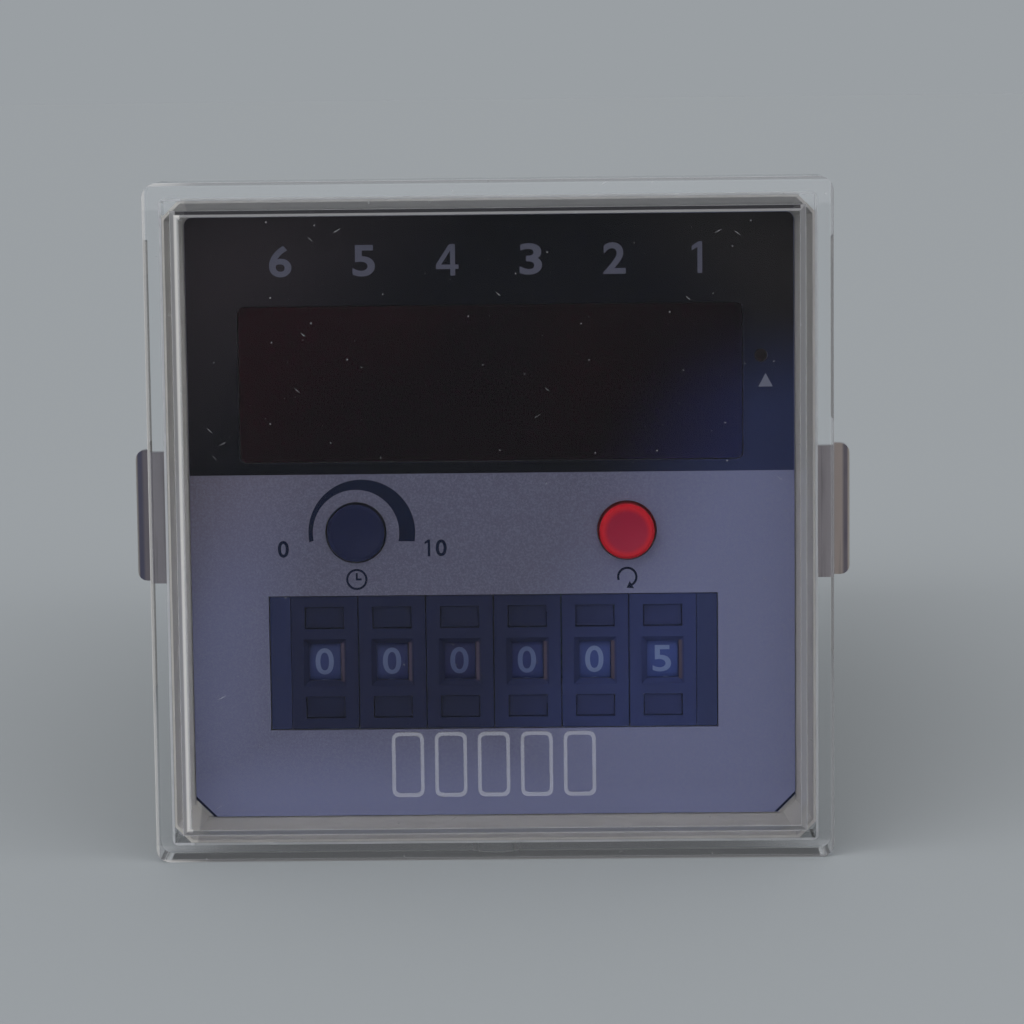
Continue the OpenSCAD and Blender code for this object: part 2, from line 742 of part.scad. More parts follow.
// Laminated core with two windows for the coil
module transformer_core() {
    z = main_top + core_h / 2;
    color([0.35, 0.35, 0.38]) difference() {
        slab(core_w, core_h, core_y - core_l / 2, core_y + core_l / 2, z, core_x);
        for (s = [-1, 1])
            slab(coil_window_w, core_h - 2 * leg_w, core_y - core_l, core_y + core_l,
                 z, core_x + s * (mid_leg_w + coil_window_w) / 2);
    }
}

// Winding round the middle leg
module transformer_coil() {
    h = core_h - 2 * leg_w - 0.6;
    z = main_top + core_h / 2;
    w = mid_leg_w + 2 * coil_window_w - 0.6;
    l = core_l + 2 * coil_over;
    color([0.65, 0.4, 0.2]) difference() {
        slab(w, h, core_y - l / 2, core_y + l / 2, z, core_x);
        slab(mid_leg_w + 0.3, h + 1, core_y - core_l / 2 - 0.15, core_y + core_l / 2 + 0.15, z, core_x);
    }
}

module relay() {
    y1 = main_y1 - edge_gap;
    color([0.1, 0.2, 0.55])
        block(relay_x0, relay_x0 + relay_w, y1 - relay_l, y1, main_top, main_top + relay_h);
}

module filter_capacitor() {
    color([0.12, 0.12, 0.35])
        translate([capacitor_x, main_y0 + edge_gap + capacitor_r, main_top])
            cylinder(h = capacitor_h, r = capacitor_r);
}

module processor_chip() {
    y0 = main_y0 + edge_gap;
    color([0.08, 0.08, 0.08])
        block(chip_x0, chip_x0 + chip_w, y0, y0 + chip_l, main_top, main_top + chip_h);
}

// Form of the case: square behind the panel, then a slope to a lower rear part.
// It reaches longer by over at each end when it is cut out of another form.
module case_form(w, front_h, back_h, r, over) {
    y0 = -case_seat - over;
    y1 = collar_len;
    y2 = collar_len + step_len;
    prism(y0, y1 + 0.01) polygon(even_outline(w, front_h, r, 1));
    hull() {
        prism(y1, y1 + 0.01) polygon(even_outline(w, front_h, r, 1));
        prism(y2, y2 + 0.01) polygon(even_outline(w, back_h, r, 1));
    }
    prism(y2, case_y1 + over) polygon(even_outline(w, back_h, r, 1));
}
// Square tube with side channels, vents, rails for the main board and bosses for the rear screws
module case_shell() {
    color([0.45, 0.45, 0.44]) difference() {
        union() {
            difference() {
                case_form(case_w, case_w, rear_h, case_round, 0);
                case_form(case_in_w, case_in_w, rear_h - 2 * case_wall, 0.2, 1);
            }
            for (s = [-1, 1]) scale_x(s) {
                block(channel_in, case_w / 2 - 0.2, wall_back + 0.1, case_y1,
                      -channel_h / 2 - case_wall, channel_h / 2 + case_wall);
                board_rail();
            }
            for (p = corners) round_bar(boss_r, case_y1 - boss_len, case_y1, p[0], p[1]);
        }
        for (s = [-1, 1]) scale_x(s) {
            block(channel_floor, case_w, -case_seat - cut, web_y0, -channel_h / 2, channel_h / 2);
            block(channel_floor, case_w, web_y1, case_y1 + cut, -channel_h / 2, channel_h / 2);
            block(screw_x, case_w, web_y0 - cut, web_y1 + cut, -neck_r - 0.1, neck_r + 0.1);
            round_bar(neck_r + 0.1, web_y0 - cut, web_y1 + cut, screw_x, 0);
        }
        for (p = corners)
            round_bar(rear_screw_r + 0.05, case_y1 - boss_len + 4, case_y1 + cut, p[0], p[1]);
        for (x = [-tab_x, tab_x], s = [-1, 1])
            slab(nub_w + 0.6, 4 * case_wall, nub_y0 - 0.2, nub_y1 + 0.3, s * case_w / 2, x);
        vents();
    }
}
neck_r = screw_r - 0.1;
// Two ribs that hold one edge of the main board
module board_rail() {
    x0 = case_in_w / 2 - rail_depth;
    for (z = [main_z - 0.1 - 1.2, main_top + 0.1])
        block(x0, case_in_w / 2 + cut, main_y0, case_y1 - 2, z, z + 1.2);
}
// Rows of slots through the top and the bottom
module vents() {
    slot_l = 18;
    step = 5;
    y1 = case_y1 - boss_len - 7;
    for (k = [0:vent_count - 1], s = [-1, 1])
        slab(slot_l, rear_h + 2, y1 - k * step - vent_w, y1 - k * step, 0, s * (slot_l / 2 + 4));
}

// Rear plate with two rows of terminal bays between barriers
module terminal_block() {
    middle_h = 2 * row_in;
    color([0.12, 0.12, 0.13]) difference() {
        union() {
            prism(case_y1, plate_y1) polygon(even_outline(case_w, rear_h, case_round, 1));
            slab(neck_w, rear_h - 2 * case_wall - 2 * fit, case_y1 - 1.6, case_y1 + cut);
            slab(row_w, middle_h, plate_y1 - cut, barrier_y1 - 1);
            for (s = [-1, 1]) {
                slab(row_w, bay_h, plate_y1 - cut, floor_y, s * row_z);
                for (i = [0:terminals])
                    slab(barrier_t, bay_h, floor_y - cut, barrier_y1, s * row_z,
                         (i - terminals / 2) * terminal_pitch);
            }
        }
        for (s = [-1, 1]) scale_x(s)
            block(channel_floor, case_w, case_y1 - 2, plate_y1 + cut, -channel_h / 2, channel_h / 2);
        for (p = corners) round_bar(rear_screw_r + 0.35, case_y1 - 2, plate_y1 + cut, p[0], p[1]);
        for (p = terminal_places()) round_bar(stud_r + fit, case_y1 + 1, floor_y + cut, p[0], p[1]);
    }
}
function terminal_places() = [
    for (s = [-1, 1], i = [0:terminals - 1]) [(i - (terminals - 1) / 2) * terminal_pitch, s * row_z]];

// Square clamping plates under the terminal screws
module terminal_plates() {
    side = terminal_pitch - barrier_t - 1;
    color([0.72, 0.7, 0.62]) for (p = terminal_places()) difference() {
        slab(side, side, floor_y, floor_y + saddle_t, p[1], p[0]);
        round_bar(stud_r + fit, floor_y - cut, floor_y + saddle_t + cut, p[0], p[1]);
    }
}

module terminal_screws() {
    y0 = floor_y + saddle_t;
    y1 = y0 + 2.1;
    color([0.75, 0.75, 0.7]) for (p = terminal_places()) difference() {
        union() {
            round_bar(stud_r, case_y1 + 1.3, y0 + cut, p[0], p[1]);
            round_bar(terminal_head_r, y0, y1, p[0], p[1]);
        }
        slab(2 * terminal_head_r + 1, 0.9, y1 - 0.9, y1 + cut, p[1], p[0]);
    }
}

module rear_screws() {
    head_y1 = plate_y1 + 1.6;
    color([0.6, 0.6, 0.6]) for (p = corners) difference() {
        union() {
            round_bar(rear_screw_r, case_y1 - boss_len + 4.2, plate_y1 + cut, p[0], p[1]);
            round_bar(rear_head_r, plate_y1, head_y1, p[0], p[1]);
        }
        slab(2 * rear_head_r + 1, 0.7, head_y1 - 0.8, head_y1 + cut, p[1], p[0]);
    }
}

// Bent sheet steel clamp: foot on the panel, strip in the channel, lug with the thread
module clamp(s) {
    x1 = clamp_span / 2;
    bend = 0.8;
    color([0.65, 0.64, 0.62]) scale_x(s) difference() {
        union() {
            prism(foot_y, foot_y + clamp_t) translate([(foot_in_x + x1) / 2, 0])
                polygon(outline(x1 - foot_in_x, foot_h, [1, 0.3, 0.3, 1], [4, 1, 1, 4]));
            block(strip_x0, foot_in_x + 0.5, foot_y, foot_y + clamp_t, -strip_h / 2, strip_h / 2);
            block(strip_x0, strip_x1, foot_y, lug_y1, -strip_h / 2, strip_h / 2);
            block(channel_floor + 0.4, strip_x1, lug_y1 - clamp_t, lug_y1, -strip_h / 2, strip_h / 2);
            block(x1 - clamp_t, x1, foot_y + cut, foot_y + clamp_t + bend, 1 - foot_h / 2, foot_h / 2 - 1);
        }
        round_bar(screw_r + run, lug_y1 - clamp_t - cut, lug_y1 + cut, screw_x, 0);
    }
}

// Screw that turns in the web and moves the clamp along the channel
module jack_screw(s) {
    head_y0 = web_y1 + fit;
    head_y1 = head_y0 + screw_head_t;
    color([0.75, 0.73, 0.6]) scale_x(s) difference() {
        union() {
            round_bar(screw_r, screw_tip_y, collar_y0 + cut, screw_x, 0);
            round_bar(screw_r + 0.8, collar_y0, collar_y0 + collar_t, screw_x, 0);
            round_bar(neck_r, collar_y0 + collar_t - cut, head_y0 + cut, screw_x, 0);
            round_bar(screw_head_r, head_y0, head_y1, screw_x, 0);
        }
        slab(2 * screw_head_r + 1, 0.8, head_y1 - 1, head_y1 + cut, 0, screw_x);
    }
}

front_cover();
front_bezel();
face_sheet();
display_filter();
display_board();
board_screws();
indicator_lamp();
reset_button();
reset_switch();
time_knob();
potentiometer();
end_plate(-1);  // left_end_plate
end_plate(1);  // right_end_plate
tie_rods();
code_boards();
switch_board();
board_header();
main_board();
transformer_core();
transformer_coil();
relay();
filter_capacitor();
processor_chip();
case_shell();
terminal_block();
terminal_plates();
terminal_screws();
rear_screws();
clamp(-1);  // left_clamp
clamp(1);  // right_clamp
jack_screw(-1);  // left_jack_screw
jack_screw(1);  // right_jack_screw
for (k = [1:digits / 2]) {
    display_module(k);
}
for (k = [1:digits]) {
    switch_body(k);
    digit_wheel(k);
    step_button(k, 1);
    step_button(k, -1);
}
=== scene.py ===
import json
import math

import bmesh
import bpy
from mathutils import Matrix, Vector


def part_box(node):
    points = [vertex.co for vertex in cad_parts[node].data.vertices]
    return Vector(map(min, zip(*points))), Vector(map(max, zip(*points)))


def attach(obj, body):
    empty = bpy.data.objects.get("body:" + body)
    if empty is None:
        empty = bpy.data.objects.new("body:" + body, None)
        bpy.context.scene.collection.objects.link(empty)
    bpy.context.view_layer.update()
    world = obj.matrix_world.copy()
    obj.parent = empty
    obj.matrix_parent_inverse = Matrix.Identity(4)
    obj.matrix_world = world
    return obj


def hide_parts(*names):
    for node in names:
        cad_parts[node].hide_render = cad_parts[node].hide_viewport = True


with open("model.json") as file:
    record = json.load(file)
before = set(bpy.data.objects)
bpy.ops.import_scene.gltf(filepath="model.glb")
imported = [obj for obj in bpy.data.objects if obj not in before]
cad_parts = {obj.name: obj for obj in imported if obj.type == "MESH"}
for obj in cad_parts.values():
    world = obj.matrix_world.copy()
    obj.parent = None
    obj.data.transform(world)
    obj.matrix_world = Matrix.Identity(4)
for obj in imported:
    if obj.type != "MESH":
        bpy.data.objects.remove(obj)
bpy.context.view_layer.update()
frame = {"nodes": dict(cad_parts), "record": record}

MM = 0.001
NODES = frame["nodes"]
SLOT_OF = {part["node"]: part["material_slot"] for part in frame["record"]["subparts"]}

# the row of digit switches: its digits, the distance between two and the row's height
DIGITS = 6
SHOWN_DIGITS = "000005"
PITCH = 7.62 * MM
SWITCH_Z = -16.4 * MM


def srgb(r, g, b):
    """Linear colour from 0 to 255 display values."""
    def linear(v):
        v /= 255
        return v / 12.92 if v <= 0.04045 else ((v + 0.055) / 1.055) ** 2.4
    return (linear(r), linear(g), linear(b), 1.0)


def shade(color, factor):
    """A darker or lighter colour."""
    return tuple(min(1.0, c * factor) for c in color[:3]) + (1.0,)


WHITE = (1.0, 1.0, 1.0, 1.0)


# ---- finishes

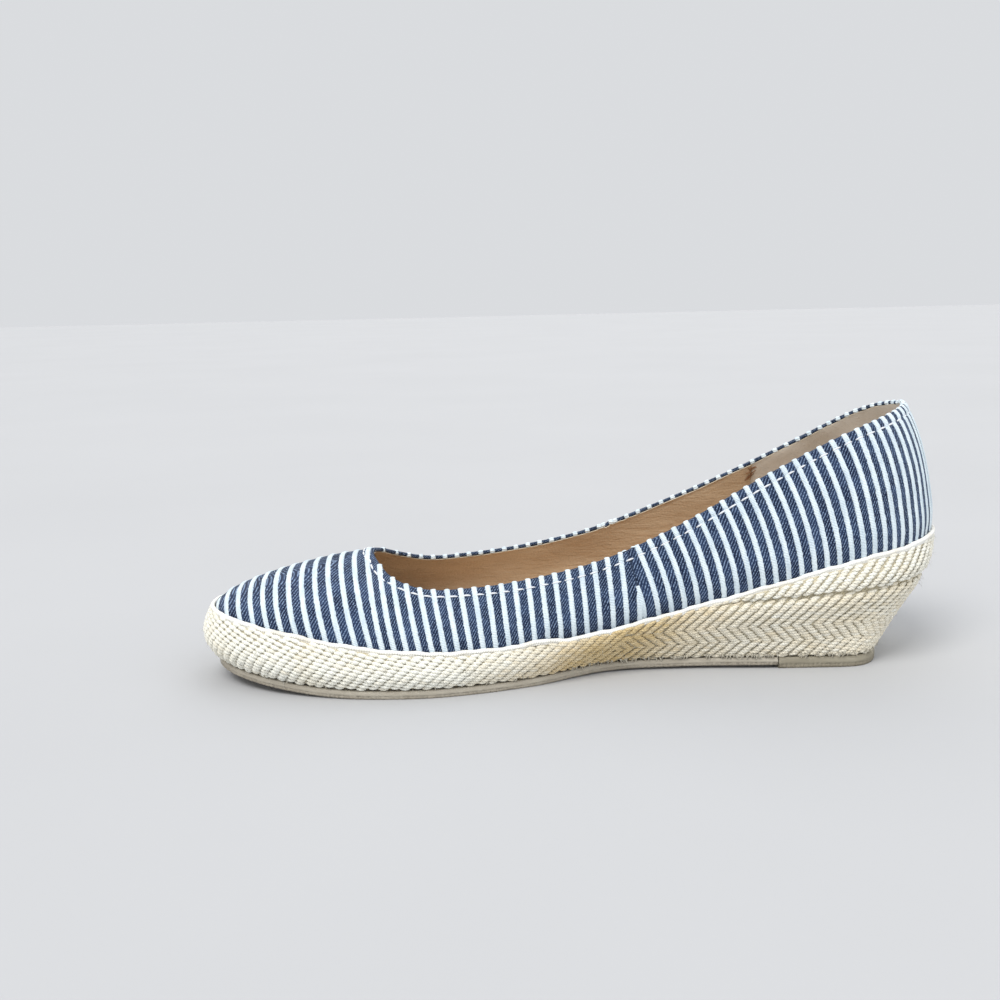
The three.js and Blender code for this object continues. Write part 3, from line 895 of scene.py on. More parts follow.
def folded_edge():
    """Rows round the folded edge, from the outer face over the top and down inside."""
    points, out, up = collar_loop(UPPER_SHARES)
    rows = []
    for turn in EDGE_TURNS:
        ring = np.cos(turn) * out + np.sin(turn) * up
        rows.append(points - EDGE_RADIUS * out + EDGE_RADIUS * ring)
    inner = points - 2 * EDGE_RADIUS * out
    rows.append(inner - 0.5 * TURN_IN * up)
    rows.append(inner - TURN_IN * up)
    length = np.cumsum(np.linalg.norm(np.roll(points, -1, axis=0) - points, axis=1))
    coordinates = stacked(length[None], 60 + 0.5 * np.arange(len(rows))[:, None])
    return surface(np.array(rows), coordinates, closed=True, flip=True)


piece(
    "upper_denim",
    join([upper_side(MEDIAL), upper_side(LATERAL), folded_edge()]),
    DENIM, nodes=["upper"], weld=0.002,
)

# ---- The raised white stripes ----

# A stripe's section: how far across, in half widths, and how high, as a part of its rise.
STRIPE_SECTION = (
    (-1.12, -0.10), (-0.95, 0.62), (-0.45, 0.95), (0.0, 1.0), (0.45, 0.95), (0.95, 0.62), (1.12, -0.10),
)
STRIPE_ROWS = 84
TOE_BARE = 2.6  # bare denim between the toe's end and the first stripe
QUARTER_LENGTH = 165  # more than the quarter's length along the cloth
STRIPE_RAGGED = 0.07  # how much a stripe's edges wander, as a part of its half width
SEAM_MARGIN = 0.2  # the stripes stop this far from the side seam


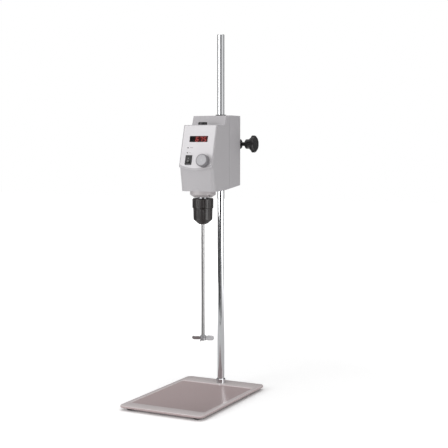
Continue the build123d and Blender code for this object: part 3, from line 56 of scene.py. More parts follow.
rod_low, rod_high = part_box("stand_rod")
rod_x = (rod_low.x + rod_high.x) / 2
rod_y = (rod_low.y + rod_high.y) / 2
eye_right_of_rod = 1.026
eye_before_rod = 2.0126
eye_height = 0.5506
eye_turn = radians(26.83)
eye_pitch = radians(4.31)
photo_width = 448
focal_in_pixels = 985.6
sensor = 36.0

camera = bpy.data.objects.new("camera", bpy.data.cameras.new("camera"))
camera.location = (rod_x + eye_right_of_rod, rod_y - eye_before_rod, eye_height)
camera.rotation_euler = (pi / 2 - eye_pitch, 0, eye_turn)
camera.data.sensor_width = sensor
camera.data.lens = sensor * focal_in_pixels / photo_width
bpy.context.scene.collection.objects.link(camera)
bpy.context.scene.camera = camera
bpy.context.scene.view_settings.view_transform = "Standard"


class Signal:
    """The output of a shader node. Arithmetic on it adds Math nodes, node() adds any other."""

    def __init__(self, socket):
        self.socket = socket
        self.tree = socket.id_data

    def node(self, kind, settings=None, inputs=None, output=0):
        made = self.tree.nodes.new("ShaderNode" + kind)
        for name, value in (settings or {}).items():
            if name == "stops":
                ramp = made.color_ramp
                while len(ramp.elements) < len(value):
                    ramp.elements.new(0.5)
                for element, (place, colour) in zip(ramp.elements, value):
                    element.position = place
                    element.color = (*colour, 1)
            else:
                setattr(made, name, value)
        for name, value in (inputs or {}).items():
            feed(made.inputs[name], value)
        return Signal(made.outputs[output])

    def math(self, operation, *values):
        return self.node("Math", {"operation": operation}, dict(enumerate(values)))

    def __add__(self, other):
        return self.math("ADD", self, other)

    def __radd__(self, other):
        return self.math("ADD", other, self)

    def __sub__(self, other):
        return self.math("SUBTRACT", self, other)

    def __rsub__(self, other):
        return self.math("SUBTRACT", other, self)

    def __mul__(self, other):
        return self.math("MULTIPLY", self, other)

    def __rmul__(self, other):
        return self.math("MULTIPLY", other, self)

    def __gt__(self, other):
        return self.math("GREATER_THAN", self, other)

    def limited(self):
        return self.node("Clamp", {}, {"Value": self})


def feed(socket, value):
    """Links a Signal to a socket, or sets the socket's own value."""
    if isinstance(value, Signal):
        socket.id_data.links.new(value.socket, socket)
    elif isinstance(value, tuple) and len(socket.default_value) == 4:
        socket.default_value = (*value, 1)
    else:
        socket.default_value = value


world = bpy.data.worlds.new("studio")
world.use_nodes = True
bpy.context.scene.world = world
sky = world.node_tree.nodes["Background"]
sky_light = 0.55
light_path = world.node_tree.nodes.new("ShaderNodeLightPath")
seen = (
    Signal(light_path.outputs["Is Camera Ray"])
    + Signal(light_path.outputs["Is Glossy Ray"])
    + Signal(light_path.outputs["Is Transmission Ray"])
).limited()
feed(sky.inputs["Color"], (1.0, 1.0, 1.0))
feed(sky.inputs["Strength"], seen + (1 - seen) * sky_light)


def card(name, size, place, aim, tone):
    """A flat matt card of the studio that faces a point."""
    mesh = bpy.data.meshes.new(name)
    half_width, half_height = size[0] / 2, size[1] / 2
    corners = [(-half_width, -half_height, 0), (half_width, -half_height, 0),
               (half_width, half_height, 0), (-half_width, half_height, 0)]
    mesh.from_pydata(corners, [], [(0, 1, 2, 3)])
    material = bpy.data.materials.new(name)
    material.use_nodes = True
    shader = material.node_tree.nodes["Principled BSDF"]
    feed(shader.inputs["Base Color"], (tone, tone, tone))
    shader.inputs["Roughness"].default_value = 1.0
    shader.inputs["Specular IOR Level"].default_value = 0.0
    mesh.materials.append(material)
    piece = bpy.data.objects.new(name, mesh)
    bpy.context.scene.collection.objects.link(piece)
    piece.location = place
    piece.rotation_mode = "QUATERNION"
    piece.rotation_quaternion = (Vector(aim) - Vector(place)).to_track_quat("Z", "Y")
    return piece


floor_size = 16.0
floor_tone = 0.8
floor_tone_seen = 1.25
sweep_start = 0.45
sweep_end = 1.5
floor = card("floor", (floor_size, floor_size), (0, 0, 0), (0, 0, 1), floor_tone)
floor_tree = floor.data.materials[0].node_tree
floor_path = floor_tree.nodes.new("ShaderNodeLightPath")
floor_camera = Signal(floor_path.outputs["Is Camera Ray"])
floor_seen = (floor_camera + Signal(floor_path.outputs["Is Glossy Ray"])).limited()
floor_place = Signal(floor_tree.nodes.new("ShaderNodeTexCoord").outputs["Object"])
floor_reach = floor_place.node("VectorMath", {"operation": "LENGTH"}, {0: floor_place}, "Value")
far = floor_reach.node(
    "MapRange", {"interpolation_type": "SMOOTHSTEP"},
    {"Value": floor_reach, "From Min": sweep_start, "From Max": sweep_end},
)
paper = floor_tree.nodes["Principled BSDF"]
paper_tone = floor_tone + floor_camera * (floor_tone_seen - floor_tone)
feed(paper.inputs["Base Color"], paper_tone)
white_share = floor_seen * far
feed(
    paper.inputs["Emission Color"],
    white_share.node("Mix", {"data_type": "RGBA"}, {0: white_share, 6: (0, 0, 0), 7: (1, 1, 1)}, 2),
)
paper.inputs["Emission Strength"].default_value = 1.0

# Dark screens stand where only polished surfaces show them, as grey lines along the rod and
# as the calm tone of the base.
eye_direction = Vector((eye_right_of_rod, -eye_before_rod, 0)).normalized()


def dark_screen(name, turn, distance, width, top, tone):
    """A dark card, turned from the camera's direction by an angle about the rod."""
    direction = Matrix.Rotation(radians(turn), 3, "Z") @ eye_direction
    middle = Vector((rod_x, rod_y, top / 2))
    piece = card(name, (width, top), middle + direction * distance, middle, tone)
    piece.visible_camera = False
    piece.visible_diffuse = False
    piece.visible_shadow = False
    piece.visible_transmission = False


screens = {
    "screen_by_camera": {"turn": 4, "distance": 0.6, "width": 0.36, "top": 1.8, "tone": 0.02},
    "screen_left": {"turn": -108, "distance": 1.3, "width": 1.5, "top": 2.2, "tone": 0.22},
    "screen_right": {"turn": 124, "distance": 1.3, "width": 1.4, "top": 2.2, "tone": 0.22},
    "screen_behind": {"turn": 180, "distance": 2.6, "width": 3.4, "top": 1.5, "tone": 0.16},
    "screen_low_left": {"turn": -52, "distance": 0.7, "width": 1.0, "top": 0.34, "tone": 0.08},
}
for name, screen in screens.items():
    dark_screen(name, **screen)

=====

» THE PROBLEM:
Work out how many lines above contain the word "Identity". Give only the number.

» RESULT:
2